Data items
★ ★ ★

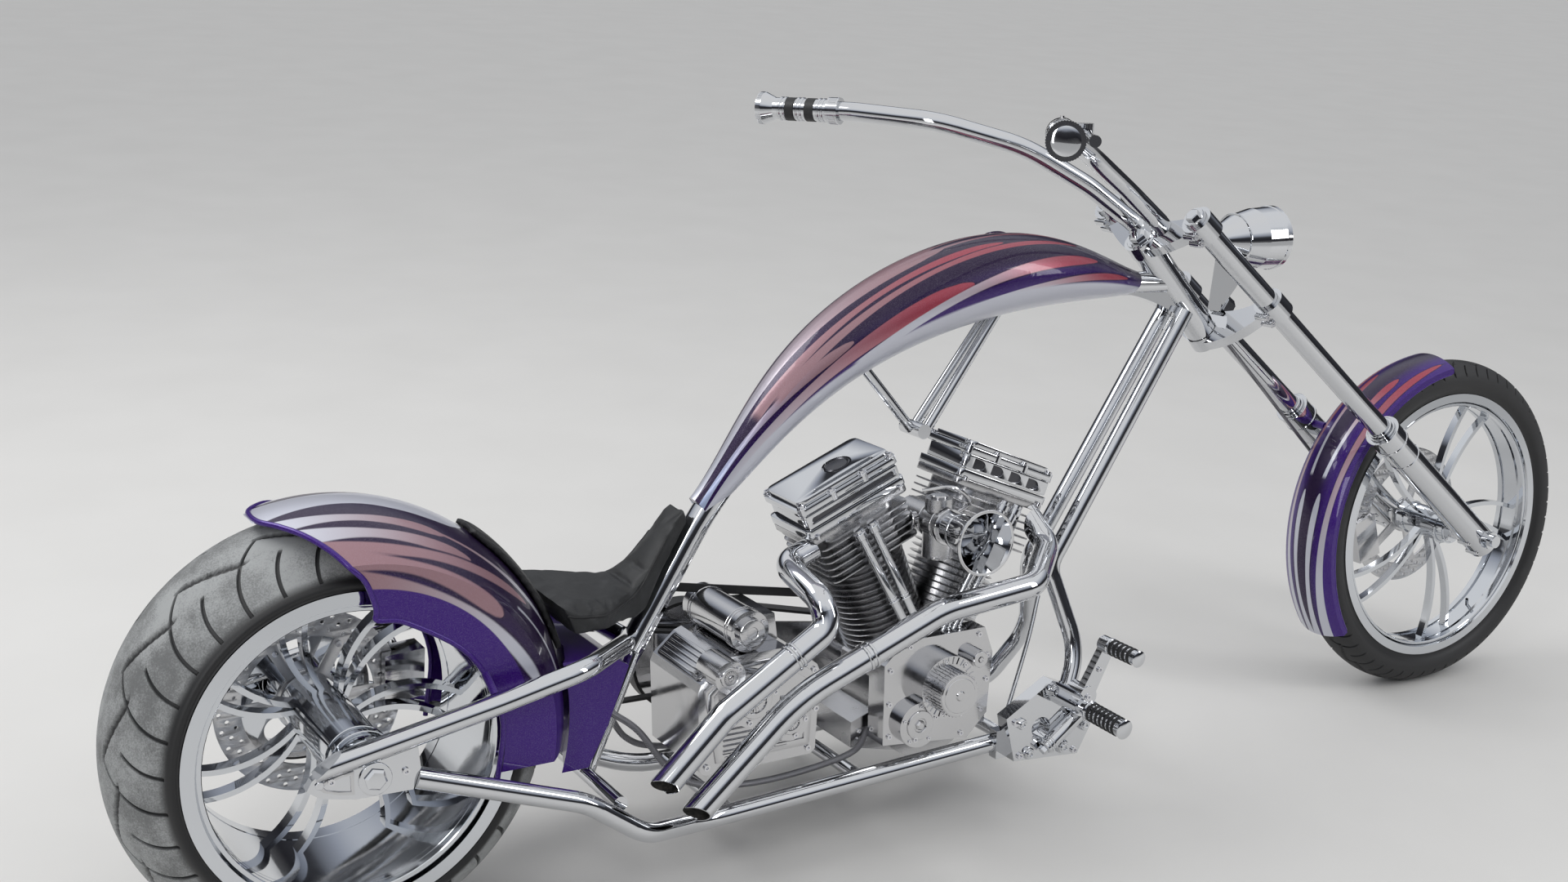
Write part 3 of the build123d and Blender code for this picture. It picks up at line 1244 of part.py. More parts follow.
def side_stand():
    pivot, ankle, axis = Vector(*STAND_PIVOT), stand_ankle(), stand_axis()
    run = (ankle - pivot).normalized()
    body = rod(tuple(pivot + run * 10), tuple(ankle), STAND_D)
    body += rod(tuple(pivot - axis * STAND_EYE / 2), tuple(pivot + axis * STAND_EYE / 2), 2 * STAND_EYE_R)
    drop = STAND_FOOT_THICK + STAND_D * 0.4
    base = (Align.CENTER, Align.CENTER, Align.MIN)
    ground = Pos(*ankle) * Rot(LEAN, 0, 0) * Pos(0, 0, -drop)
    body += ground * (Cylinder(STAND_FOOT_R, STAND_FOOT_THICK, align=base)
                      + Cylinder(STAND_D / 2 + 2, drop + STAND_D / 2, align=base))
    bore = 2 * (STAND_PIN_R + STAND_RUN)
    return body - rod(tuple(pivot - axis * 40), tuple(pivot + axis * 40), bore)


UPRIGHT = {
    "frame_backbone": frame_backbone,
    "head_bearings": head_bearings,
    "down_tubes": down_tubes,
    "lower_rails": lower_rails,
    "upper_rails": upper_rails,
    "seat_posts": seat_posts,
    "axle_plate_left": lambda: axle_plate(1),
    "axle_plate_right": lambda: axle_plate(-1),
    "motor_struts": motor_struts,
    "fuel_tank": fuel_tank,
    "seat": seat,
    "tail_pad": tail_pad,
    "rear_fender": rear_fender,
    "oil_tank": oil_tank,
    "crankcase": crankcase,
    "cam_cover": cam_cover,
    "cylinder_rear": lambda: vee_cylinder(-1),
    "cylinder_front": lambda: vee_cylinder(1),
    "rocker_box_rear": lambda: rocker_box(-1),
    "rocker_box_front": lambda: rocker_box(1),
    "pushrod_tubes": pushrod_tubes,
    "carburettor": carburettor,
    "intake_trumpet": intake_trumpet,
    "exhaust_rear": exhaust_rear,
    "exhaust_front": exhaust_front,
    "transmission": transmission,
    "starter_motor": starter_motor,
    "primary_drive": primary_drive,
    "primary_belt": primary_belt,
    "final_belt": final_belt,
    "rear_axle": rear_axle,
    "rear_caliper": rear_caliper,
    "foot_control_left": lambda: foot_control(1),
    "foot_control_right": lambda: foot_control(-1),
    "top_yoke": top_yoke,
    "lower_yoke": lower_yoke,
    "fork_leg_left": lambda: fork_leg(1),
    "fork_leg_right": lambda: fork_leg(-1),
    "handlebar_left": lambda: handlebar(1),
    "handlebar_right": lambda: handlebar(-1),
    "grip_left": lambda: grip(1),
    "grip_right": lambda: grip(-1),
    "brake_lever": brake_lever,
    "headlight": headlight,
    "front_fender": front_fender,
    "front_axle": front_axle,
    "front_caliper": front_caliper,
    "brake_line": brake_line,
    "front_tyre": lambda: tyre(FRONT_TYRE_R, FRONT_TYRE_HALF, FRONT_CROWN_R, FRONT_SHOULDER_Y, FRONT_WALL,
                               FRONT_FLANGE_R, FRONT_BEAD_R, FRONT_RIM_HALF, WHEELBASE, FRONT_Z),
    "front_rim": front_rim,
    "front_disc": front_disc,
    "rear_tyre": lambda: tyre(REAR_TYRE_R, REAR_TYRE_HALF, REAR_CROWN_R, REAR_SHOULDER_Y, REAR_WALL,
                              REAR_FLANGE_R, REAR_BEAD_R, REAR_RIM_HALF, 0, REAR_Z),
    "rear_rim": rear_rim,
    "rear_pulley": rear_pulley,
    "rear_disc": rear_disc,
    "side_stand": side_stand,
}

os.makedirs("parts", exist_ok=True)
for name, make in UPRIGHT.items():
    export_step(lean(make()), f"parts/{name}.step")
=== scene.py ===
# %% [markdown]
# # Dressing a long, low custom motorcycle
# The machine is a real one of steel, chrome plate and candy paint: a raked fork, a wide rear
# tyre, an open V-twin and an open primary belt. Its exact solids come packed as a fixed frame.
# This lesson adds what a photograph shows on top of them: finishes, tread, fins, screws,
# a welted seat and a lamp. Every piece is drawn upright in millimetres, as a workshop
# drawing is, and one matrix then leans it onto its side stand with the rest.

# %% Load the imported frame
import json
import math
from contextlib import contextmanager
import bmesh
import bpy
from mathutils import Matrix, Vector
from mathutils.bvhtree import BVHTree


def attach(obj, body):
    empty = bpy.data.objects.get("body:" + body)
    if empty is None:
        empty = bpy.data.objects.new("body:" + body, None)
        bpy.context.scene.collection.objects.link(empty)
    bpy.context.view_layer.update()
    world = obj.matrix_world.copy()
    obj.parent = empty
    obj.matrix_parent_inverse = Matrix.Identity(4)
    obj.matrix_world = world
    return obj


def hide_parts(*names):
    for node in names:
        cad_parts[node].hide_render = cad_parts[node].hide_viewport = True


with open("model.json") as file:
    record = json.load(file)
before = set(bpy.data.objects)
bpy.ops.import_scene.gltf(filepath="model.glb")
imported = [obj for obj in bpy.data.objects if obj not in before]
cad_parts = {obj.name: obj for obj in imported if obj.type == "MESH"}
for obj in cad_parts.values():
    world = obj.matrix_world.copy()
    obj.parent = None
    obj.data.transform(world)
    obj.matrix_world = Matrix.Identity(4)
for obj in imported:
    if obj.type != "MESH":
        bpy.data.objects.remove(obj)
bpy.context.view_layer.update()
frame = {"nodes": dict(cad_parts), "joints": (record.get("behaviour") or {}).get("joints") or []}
joints = {joint["name"]: joint for joint in frame["joints"]}

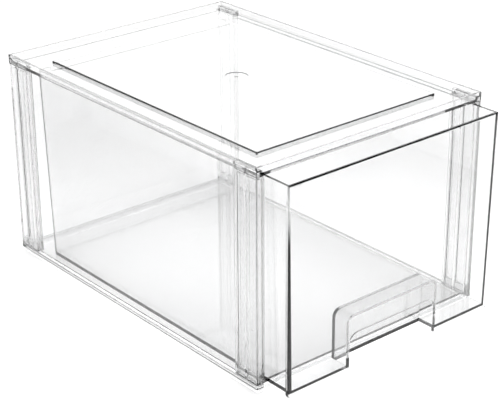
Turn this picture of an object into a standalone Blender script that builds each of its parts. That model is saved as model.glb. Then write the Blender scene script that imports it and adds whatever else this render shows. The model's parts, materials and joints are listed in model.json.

★ ★ ★

• [What you should do]: Send back every record, precisely as written.

• [Task solution]:
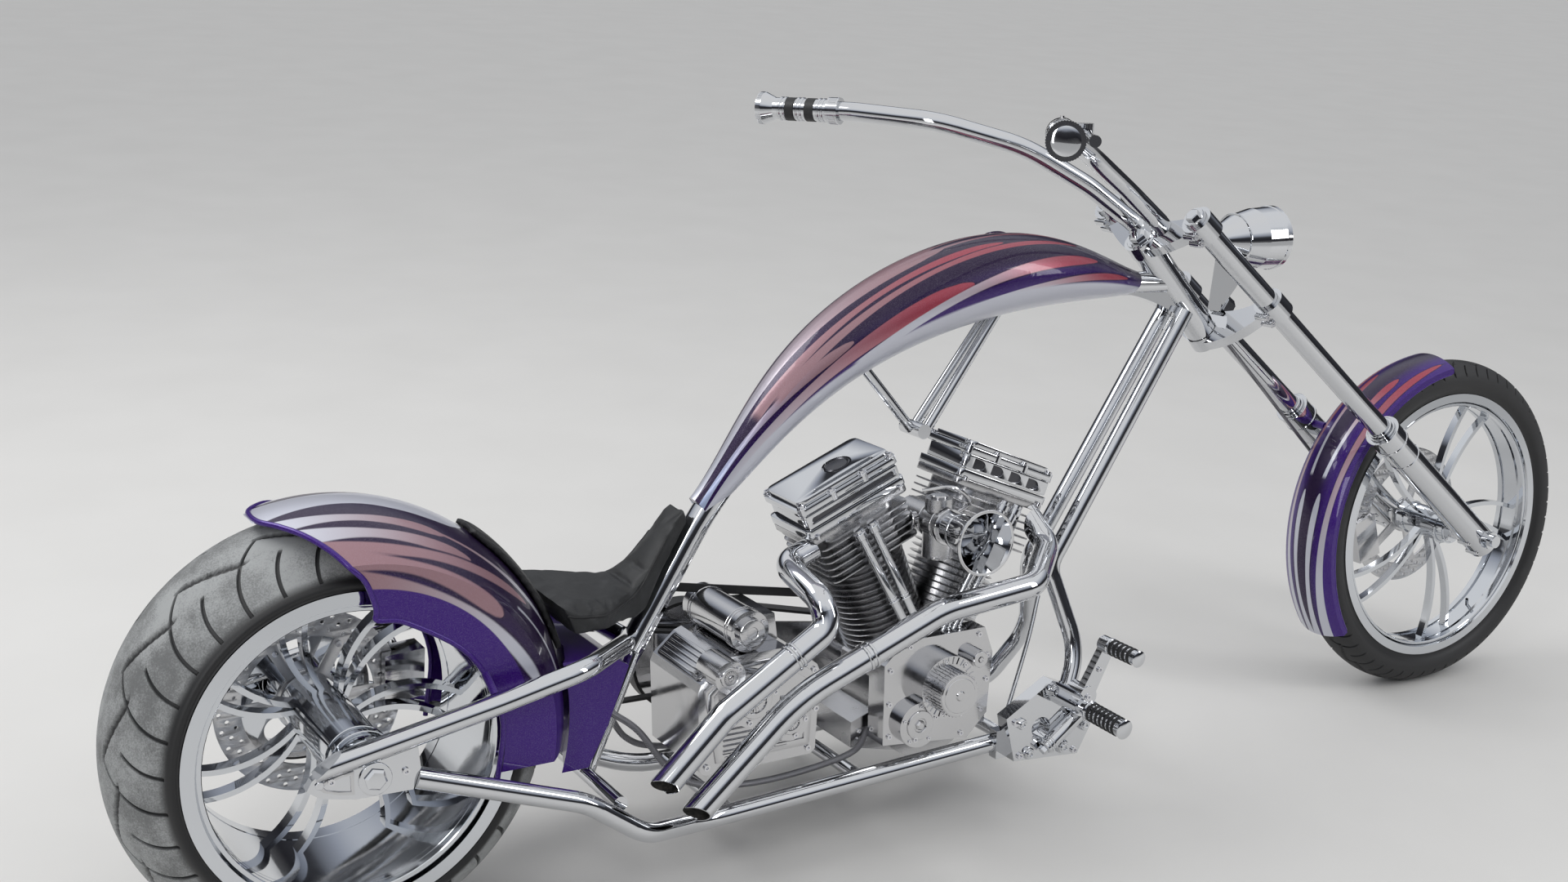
Write part 3 of the build123d and Blender code for this picture. It picks up at line 1244 of part.py. More parts follow.
def side_stand():
    pivot, ankle, axis = Vector(*STAND_PIVOT), stand_ankle(), stand_axis()
    run = (ankle - pivot).normalized()
    body = rod(tuple(pivot + run * 10), tuple(ankle), STAND_D)
    body += rod(tuple(pivot - axis * STAND_EYE / 2), tuple(pivot + axis * STAND_EYE / 2), 2 * STAND_EYE_R)
    drop = STAND_FOOT_THICK + STAND_D * 0.4
    base = (Align.CENTER, Align.CENTER, Align.MIN)
    ground = Pos(*ankle) * Rot(LEAN, 0, 0) * Pos(0, 0, -drop)
    body += ground * (Cylinder(STAND_FOOT_R, STAND_FOOT_THICK, align=base)
                      + Cylinder(STAND_D / 2 + 2, drop + STAND_D / 2, align=base))
    bore = 2 * (STAND_PIN_R + STAND_RUN)
    return body - rod(tuple(pivot - axis * 40), tuple(pivot + axis * 40), bore)


UPRIGHT = {
    "frame_backbone": frame_backbone,
    "head_bearings": head_bearings,
    "down_tubes": down_tubes,
    "lower_rails": lower_rails,
    "upper_rails": upper_rails,
    "seat_posts": seat_posts,
    "axle_plate_left": lambda: axle_plate(1),
    "axle_plate_right": lambda: axle_plate(-1),
    "motor_struts": motor_struts,
    "fuel_tank": fuel_tank,
    "seat": seat,
    "tail_pad": tail_pad,
    "rear_fender": rear_fender,
    "oil_tank": oil_tank,
    "crankcase": crankcase,
    "cam_cover": cam_cover,
    "cylinder_rear": lambda: vee_cylinder(-1),
    "cylinder_front": lambda: vee_cylinder(1),
    "rocker_box_rear": lambda: rocker_box(-1),
    "rocker_box_front": lambda: rocker_box(1),
    "pushrod_tubes": pushrod_tubes,
    "carburettor": carburettor,
    "intake_trumpet": intake_trumpet,
    "exhaust_rear": exhaust_rear,
    "exhaust_front": exhaust_front,
    "transmission": transmission,
    "starter_motor": starter_motor,
    "primary_drive": primary_drive,
    "primary_belt": primary_belt,
    "final_belt": final_belt,
    "rear_axle": rear_axle,
    "rear_caliper": rear_caliper,
    "foot_control_left": lambda: foot_control(1),
    "foot_control_right": lambda: foot_control(-1),
    "top_yoke": top_yoke,
    "lower_yoke": lower_yoke,
    "fork_leg_left": lambda: fork_leg(1),
    "fork_leg_right": lambda: fork_leg(-1),
    "handlebar_left": lambda: handlebar(1),
    "handlebar_right": lambda: handlebar(-1),
    "grip_left": lambda: grip(1),
    "grip_right": lambda: grip(-1),
    "brake_lever": brake_lever,
    "headlight": headlight,
    "front_fender": front_fender,
    "front_axle": front_axle,
    "front_caliper": front_caliper,
    "brake_line": brake_line,
    "front_tyre": lambda: tyre(FRONT_TYRE_R, FRONT_TYRE_HALF, FRONT_CROWN_R, FRONT_SHOULDER_Y, FRONT_WALL,
                               FRONT_FLANGE_R, FRONT_BEAD_R, FRONT_RIM_HALF, WHEELBASE, FRONT_Z),
    "front_rim": front_rim,
    "front_disc": front_disc,
    "rear_tyre": lambda: tyre(REAR_TYRE_R, REAR_TYRE_HALF, REAR_CROWN_R, REAR_SHOULDER_Y, REAR_WALL,
                              REAR_FLANGE_R, REAR_BEAD_R, REAR_RIM_HALF, 0, REAR_Z),
    "rear_rim": rear_rim,
    "rear_pulley": rear_pulley,
    "rear_disc": rear_disc,
    "side_stand": side_stand,
}

os.makedirs("parts", exist_ok=True)
for name, make in UPRIGHT.items():
    export_step(lean(make()), f"parts/{name}.step")
=== scene.py ===
# %% [markdown]
# # Dressing a long, low custom motorcycle
# The machine is a real one of steel, chrome plate and candy paint: a raked fork, a wide rear
# tyre, an open V-twin and an open primary belt. Its exact solids come packed as a fixed frame.
# This lesson adds what a photograph shows on top of them: finishes, tread, fins, screws,
# a welted seat and a lamp. Every piece is drawn upright in millimetres, as a workshop
# drawing is, and one matrix then leans it onto its side stand with the rest.

# %% Load the imported frame
import json
import math
from contextlib import contextmanager
import bmesh
import bpy
from mathutils import Matrix, Vector
from mathutils.bvhtree import BVHTree


def attach(obj, body):
    empty = bpy.data.objects.get("body:" + body)
    if empty is None:
        empty = bpy.data.objects.new("body:" + body, None)
        bpy.context.scene.collection.objects.link(empty)
    bpy.context.view_layer.update()
    world = obj.matrix_world.copy()
    obj.parent = empty
    obj.matrix_parent_inverse = Matrix.Identity(4)
    obj.matrix_world = world
    return obj


def hide_parts(*names):
    for node in names:
        cad_parts[node].hide_render = cad_parts[node].hide_viewport = True


with open("model.json") as file:
    record = json.load(file)
before = set(bpy.data.objects)
bpy.ops.import_scene.gltf(filepath="model.glb")
imported = [obj for obj in bpy.data.objects if obj not in before]
cad_parts = {obj.name: obj for obj in imported if obj.type == "MESH"}
for obj in cad_parts.values():
    world = obj.matrix_world.copy()
    obj.parent = None
    obj.data.transform(world)
    obj.matrix_world = Matrix.Identity(4)
for obj in imported:
    if obj.type != "MESH":
        bpy.data.objects.remove(obj)
bpy.context.view_layer.update()
frame = {"nodes": dict(cad_parts), "joints": (record.get("behaviour") or {}).get("joints") or []}
joints = {joint["name"]: joint for joint in frame["joints"]}

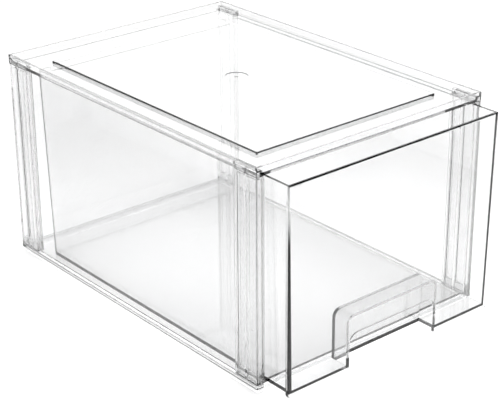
Turn this picture of an object into a standalone Blender script that builds each of its parts. That model is saved as model.glb. Then write the Blender scene script that imports it and adds whatever else this render shows. The model's parts, materials and joints are listed in model.json.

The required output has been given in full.